Questions: Momentum Density in Electromagnetic Fields
5 questions to test your understanding
Score: 0 / 5
Question 1 Multiple Choice
A laser beam strikes an absorbing surface and exerts a measurable force on it. According to the concept of EM field momentum, what is the physical origin of this force?
AThe electric field directly repels free electrons in the surface outward
BThe magnetic Lorentz force on charges set in motion by the wave's electric field pushes the surface forward along the propagation direction
CRadiation pressure is purely a quantum effect with no classical explanation
DThe oscillating electric field creates eddy currents whose heating expands the surface
The mechanism is classical and purely Lorentz-force based. The wave's electric field accelerates charges in the surface. Those moving charges then experience a magnetic Lorentz force from the wave's B field, directed along the propagation direction. This forward push is the transfer of field momentum to matter. Option C is wrong: radiation pressure is a classical result, fully derivable from Maxwell's equations and confirmed quantum mechanically later.

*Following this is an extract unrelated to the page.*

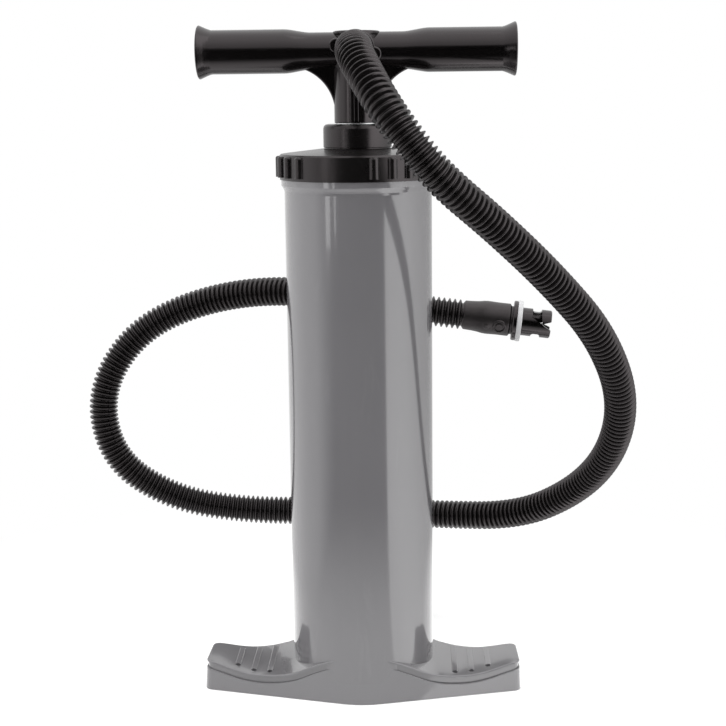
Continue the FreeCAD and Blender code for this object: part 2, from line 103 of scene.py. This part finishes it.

Question 2 Multiple Choice
Compared to a perfect absorber, the radiation pressure on a perfect reflector for the same incident wave is:
AThe same — the wave's energy is unchanged upon reflection, so the pressure is unchanged
BHalf as much — only the incoming wave contributes, not the reflected one
CTwice as much — the field momentum reverses direction, doubling the impulse delivered to the surface
DFour times as much — both the electric and magnetic field momenta must be counted separately
Force equals rate of momentum transfer. For an absorber, the incoming field momentum is fully transferred to the surface. For a reflector, the incoming momentum is transferred AND the reflected wave carries momentum in the opposite direction — so the surface provides that momentum too. The total change in field momentum is 2|g| per unit time, giving twice the force. The same principle applies in mechanics: catching a ball and throwing it back imparts twice the impulse of just catching it.
Question 3 True / False
Momentum in electromagnetic fields is a quantum mechanical effect that has no place in classical electrodynamics.
TTrue
FFalse
Answer: False
EM field momentum is a purely classical result, derivable from Maxwell's equations and Newton's laws of momentum conservation. The momentum density g = ε₀(E × B) = S/c² follows from requiring that momentum be conserved when light interacts with charged matter. Quantum mechanics later confirmed this result at the photon level (p = E/c for massless photons), but the classical field theory already anticipates it. The two are consistent precisely because the photon picture is the quantization of the classical field.
Question 4 True / False
The ratio of momentum density to energy density in an electromagnetic wave equals 1/c.
TTrue
FFalse
Answer: True
For a plane wave, energy density u = ε₀E² (SI units) and Poynting vector S = cu (since the wave travels at c). Momentum density g = S/c² = u/c. So g/u = 1/c. This is exactly the massless-particle relation p = E/c, which for photons gives p = hf/c = h/λ. The classical field result and the quantum photon result are consistent — field momentum per unit volume equals the quantum-mechanical count of photon momenta.
Question 5 Short Answer
Why does a perfect reflector experience twice the radiation pressure of a perfect absorber, even though it absorbs no energy from the incident wave?
Think about your answer, then reveal below.
Model answer: Radiation pressure results from the transfer of field momentum to the surface. For a perfect absorber, all the incoming field momentum (directed forward) is transferred to the surface. For a perfect reflector, the surface must supply the incoming forward momentum to the wave upon reflection AND reverse its direction — effectively transferring 2|g| of momentum to itself. The force on the surface is the rate of momentum transfer, which is doubled for a reflector.
The key is that force depends on the change in momentum of the field, not the change in energy. A perfect reflector does zero net work on the wave (the wave's energy is conserved), but it completely reverses the wave's momentum. By Newton's third law, the surface receives a force equal to twice the incoming momentum flux. An analogy: catching a rubber ball and throwing it back imparts twice the impulse of catching it and holding it still.